==== Data extract

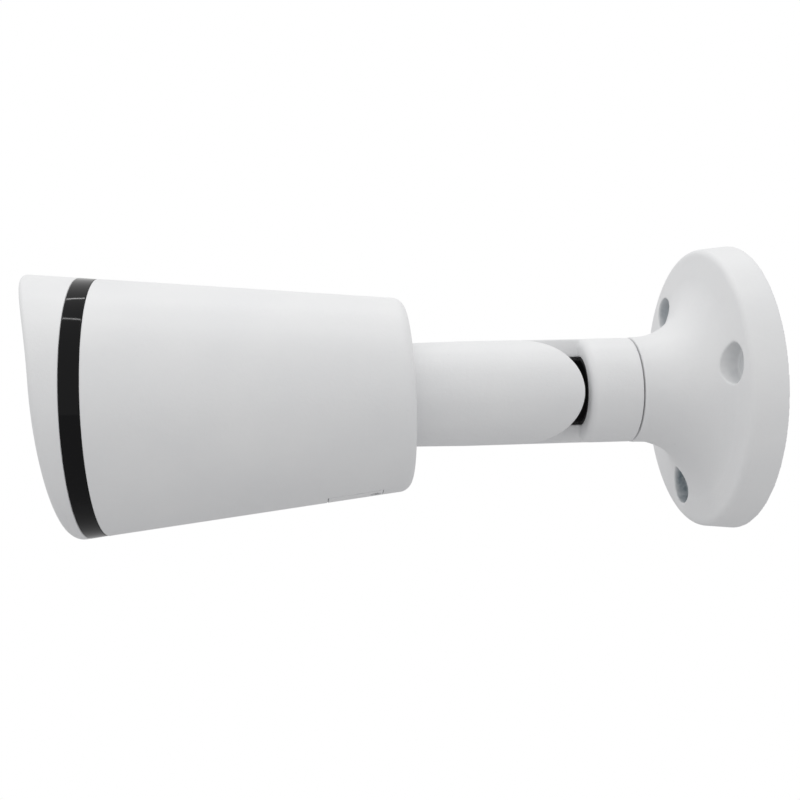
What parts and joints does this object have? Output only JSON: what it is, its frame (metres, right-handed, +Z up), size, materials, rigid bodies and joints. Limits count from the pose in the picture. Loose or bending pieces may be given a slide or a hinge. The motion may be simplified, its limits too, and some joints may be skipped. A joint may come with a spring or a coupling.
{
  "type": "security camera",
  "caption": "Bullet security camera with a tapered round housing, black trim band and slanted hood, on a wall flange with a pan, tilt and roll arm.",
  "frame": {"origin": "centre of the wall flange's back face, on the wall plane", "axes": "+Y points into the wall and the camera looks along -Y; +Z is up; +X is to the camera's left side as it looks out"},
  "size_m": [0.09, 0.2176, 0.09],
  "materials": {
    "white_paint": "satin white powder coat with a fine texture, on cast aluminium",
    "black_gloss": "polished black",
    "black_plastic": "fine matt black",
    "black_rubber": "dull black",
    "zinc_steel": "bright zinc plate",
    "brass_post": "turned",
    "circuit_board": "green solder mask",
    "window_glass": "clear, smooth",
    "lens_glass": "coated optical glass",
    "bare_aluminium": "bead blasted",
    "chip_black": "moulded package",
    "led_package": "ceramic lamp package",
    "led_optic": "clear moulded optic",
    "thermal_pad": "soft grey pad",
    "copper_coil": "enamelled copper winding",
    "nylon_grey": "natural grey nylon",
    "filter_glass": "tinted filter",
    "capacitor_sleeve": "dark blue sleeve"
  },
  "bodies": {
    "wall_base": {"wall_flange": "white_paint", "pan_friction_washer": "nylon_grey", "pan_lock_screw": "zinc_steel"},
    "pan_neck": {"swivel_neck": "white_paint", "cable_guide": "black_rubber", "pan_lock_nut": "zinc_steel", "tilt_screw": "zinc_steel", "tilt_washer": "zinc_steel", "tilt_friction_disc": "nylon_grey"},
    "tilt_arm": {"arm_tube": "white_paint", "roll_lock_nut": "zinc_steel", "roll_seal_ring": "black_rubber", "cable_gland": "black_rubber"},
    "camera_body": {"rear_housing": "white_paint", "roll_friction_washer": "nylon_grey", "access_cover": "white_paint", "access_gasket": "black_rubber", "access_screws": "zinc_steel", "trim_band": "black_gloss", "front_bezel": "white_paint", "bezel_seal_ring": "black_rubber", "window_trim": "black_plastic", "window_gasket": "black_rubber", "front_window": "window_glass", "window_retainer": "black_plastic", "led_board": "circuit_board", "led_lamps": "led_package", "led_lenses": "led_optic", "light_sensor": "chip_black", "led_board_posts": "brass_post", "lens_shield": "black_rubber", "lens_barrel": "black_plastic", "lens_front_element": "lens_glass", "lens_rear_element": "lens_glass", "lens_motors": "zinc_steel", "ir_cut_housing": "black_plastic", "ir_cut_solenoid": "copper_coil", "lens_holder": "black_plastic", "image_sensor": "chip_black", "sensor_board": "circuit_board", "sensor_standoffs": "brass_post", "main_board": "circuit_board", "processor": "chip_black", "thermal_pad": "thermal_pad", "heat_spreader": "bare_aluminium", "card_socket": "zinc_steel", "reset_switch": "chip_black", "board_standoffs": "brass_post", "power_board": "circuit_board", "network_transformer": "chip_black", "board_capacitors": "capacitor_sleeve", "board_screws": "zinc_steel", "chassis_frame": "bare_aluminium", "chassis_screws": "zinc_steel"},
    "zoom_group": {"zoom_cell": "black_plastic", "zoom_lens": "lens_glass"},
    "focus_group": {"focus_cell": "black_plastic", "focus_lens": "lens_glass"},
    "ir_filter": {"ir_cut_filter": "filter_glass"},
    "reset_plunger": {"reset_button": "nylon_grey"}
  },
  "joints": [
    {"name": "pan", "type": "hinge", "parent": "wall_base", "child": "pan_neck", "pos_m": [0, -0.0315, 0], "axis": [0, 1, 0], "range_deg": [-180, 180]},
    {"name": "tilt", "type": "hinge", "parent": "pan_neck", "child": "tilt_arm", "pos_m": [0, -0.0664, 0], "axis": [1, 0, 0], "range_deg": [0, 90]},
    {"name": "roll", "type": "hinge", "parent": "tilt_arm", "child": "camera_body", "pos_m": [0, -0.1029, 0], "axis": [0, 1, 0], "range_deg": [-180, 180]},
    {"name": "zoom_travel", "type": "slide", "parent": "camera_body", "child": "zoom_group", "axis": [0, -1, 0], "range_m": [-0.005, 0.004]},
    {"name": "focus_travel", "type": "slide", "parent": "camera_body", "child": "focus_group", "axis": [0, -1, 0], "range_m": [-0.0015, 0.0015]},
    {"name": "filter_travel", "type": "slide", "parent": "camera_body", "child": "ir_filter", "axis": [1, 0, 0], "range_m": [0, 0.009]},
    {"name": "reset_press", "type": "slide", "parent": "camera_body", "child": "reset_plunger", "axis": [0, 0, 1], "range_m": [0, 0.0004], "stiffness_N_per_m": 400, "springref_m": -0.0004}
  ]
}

========

● What needs to be done
Would you reproduce the material above in full, exactly as given?

● Result for this task
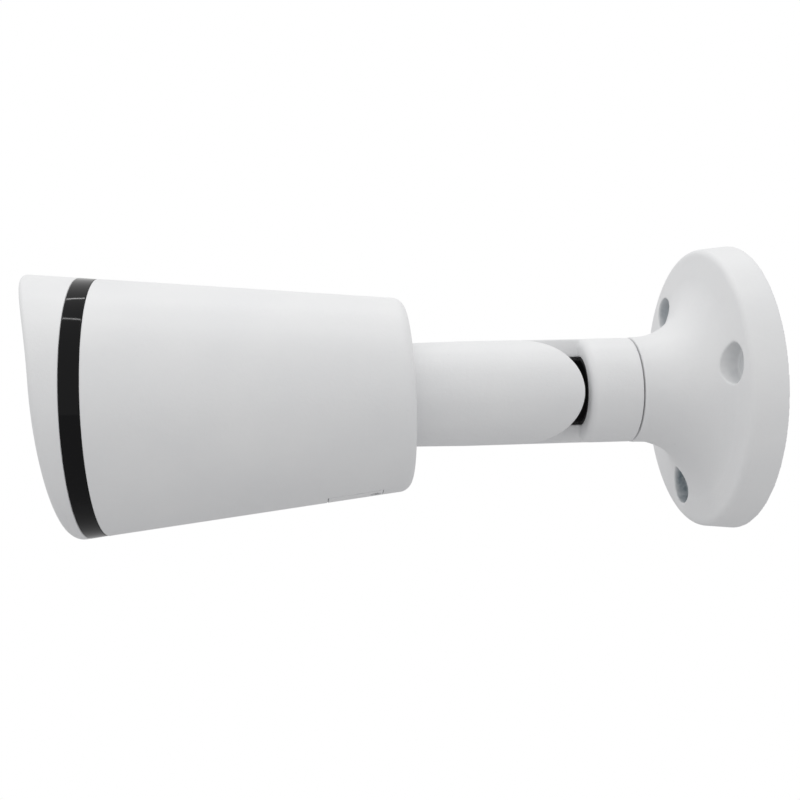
What parts and joints does this object have? Output only JSON: what it is, its frame (metres, right-handed, +Z up), size, materials, rigid bodies and joints. Limits count from the pose in the picture. Loose or bending pieces may be given a slide or a hinge. The motion may be simplified, its limits too, and some joints may be skipped. A joint may come with a spring or a coupling.
{
  "type": "security camera",
  "caption": "Bullet security camera with a tapered round housing, black trim band and slanted hood, on a wall flange with a pan, tilt and roll arm.",
  "frame": {"origin": "centre of the wall flange's back face, on the wall plane", "axes": "+Y points into the wall and the camera looks along -Y; +Z is up; +X is to the camera's left side as it looks out"},
  "size_m": [0.09, 0.2176, 0.09],
  "materials": {
    "white_paint": "satin white powder coat with a fine texture, on cast aluminium",
    "black_gloss": "polished black",
    "black_plastic": "fine matt black",
    "black_rubber": "dull black",
    "zinc_steel": "bright zinc plate",
    "brass_post": "turned",
    "circuit_board": "green solder mask",
    "window_glass": "clear, smooth",
    "lens_glass": "coated optical glass",
    "bare_aluminium": "bead blasted",
    "chip_black": "moulded package",
    "led_package": "ceramic lamp package",
    "led_optic": "clear moulded optic",
    "thermal_pad": "soft grey pad",
    "copper_coil": "enamelled copper winding",
    "nylon_grey": "natural grey nylon",
    "filter_glass": "tinted filter",
    "capacitor_sleeve": "dark blue sleeve"
  },
  "bodies": {
    "wall_base": {"wall_flange": "white_paint", "pan_friction_washer": "nylon_grey", "pan_lock_screw": "zinc_steel"},
    "pan_neck": {"swivel_neck": "white_paint", "cable_guide": "black_rubber", "pan_lock_nut": "zinc_steel", "tilt_screw": "zinc_steel", "tilt_washer": "zinc_steel", "tilt_friction_disc": "nylon_grey"},
    "tilt_arm": {"arm_tube": "white_paint", "roll_lock_nut": "zinc_steel", "roll_seal_ring": "black_rubber", "cable_gland": "black_rubber"},
    "camera_body": {"rear_housing": "white_paint", "roll_friction_washer": "nylon_grey", "access_cover": "white_paint", "access_gasket": "black_rubber", "access_screws": "zinc_steel", "trim_band": "black_gloss", "front_bezel": "white_paint", "bezel_seal_ring": "black_rubber", "window_trim": "black_plastic", "window_gasket": "black_rubber", "front_window": "window_glass", "window_retainer": "black_plastic", "led_board": "circuit_board", "led_lamps": "led_package", "led_lenses": "led_optic", "light_sensor": "chip_black", "led_board_posts": "brass_post", "lens_shield": "black_rubber", "lens_barrel": "black_plastic", "lens_front_element": "lens_glass", "lens_rear_element": "lens_glass", "lens_motors": "zinc_steel", "ir_cut_housing": "black_plastic", "ir_cut_solenoid": "copper_coil", "lens_holder": "black_plastic", "image_sensor": "chip_black", "sensor_board": "circuit_board", "sensor_standoffs": "brass_post", "main_board": "circuit_board", "processor": "chip_black", "thermal_pad": "thermal_pad", "heat_spreader": "bare_aluminium", "card_socket": "zinc_steel", "reset_switch": "chip_black", "board_standoffs": "brass_post", "power_board": "circuit_board", "network_transformer": "chip_black", "board_capacitors": "capacitor_sleeve", "board_screws": "zinc_steel", "chassis_frame": "bare_aluminium", "chassis_screws": "zinc_steel"},
    "zoom_group": {"zoom_cell": "black_plastic", "zoom_lens": "lens_glass"},
    "focus_group": {"focus_cell": "black_plastic", "focus_lens": "lens_glass"},
    "ir_filter": {"ir_cut_filter": "filter_glass"},
    "reset_plunger": {"reset_button": "nylon_grey"}
  },
  "joints": [
    {"name": "pan", "type": "hinge", "parent": "wall_base", "child": "pan_neck", "pos_m": [0, -0.0315, 0], "axis": [0, 1, 0], "range_deg": [-180, 180]},
    {"name": "tilt", "type": "hinge", "parent": "pan_neck", "child": "tilt_arm", "pos_m": [0, -0.0664, 0], "axis": [1, 0, 0], "range_deg": [0, 90]},
    {"name": "roll", "type": "hinge", "parent": "tilt_arm", "child": "camera_body", "pos_m": [0, -0.1029, 0], "axis": [0, 1, 0], "range_deg": [-180, 180]},
    {"name": "zoom_travel", "type": "slide", "parent": "camera_body", "child": "zoom_group", "axis": [0, -1, 0], "range_m": [-0.005, 0.004]},
    {"name": "focus_travel", "type": "slide", "parent": "camera_body", "child": "focus_group", "axis": [0, -1, 0], "range_m": [-0.0015, 0.0015]},
    {"name": "filter_travel", "type": "slide", "parent": "camera_body", "child": "ir_filter", "axis": [1, 0, 0], "range_m": [0, 0.009]},
    {"name": "reset_press", "type": "slide", "parent": "camera_body", "child": "reset_plunger", "axis": [0, 0, 1], "range_m": [0, 0.0004], "stiffness_N_per_m": 400, "springref_m": -0.0004}
  ]
}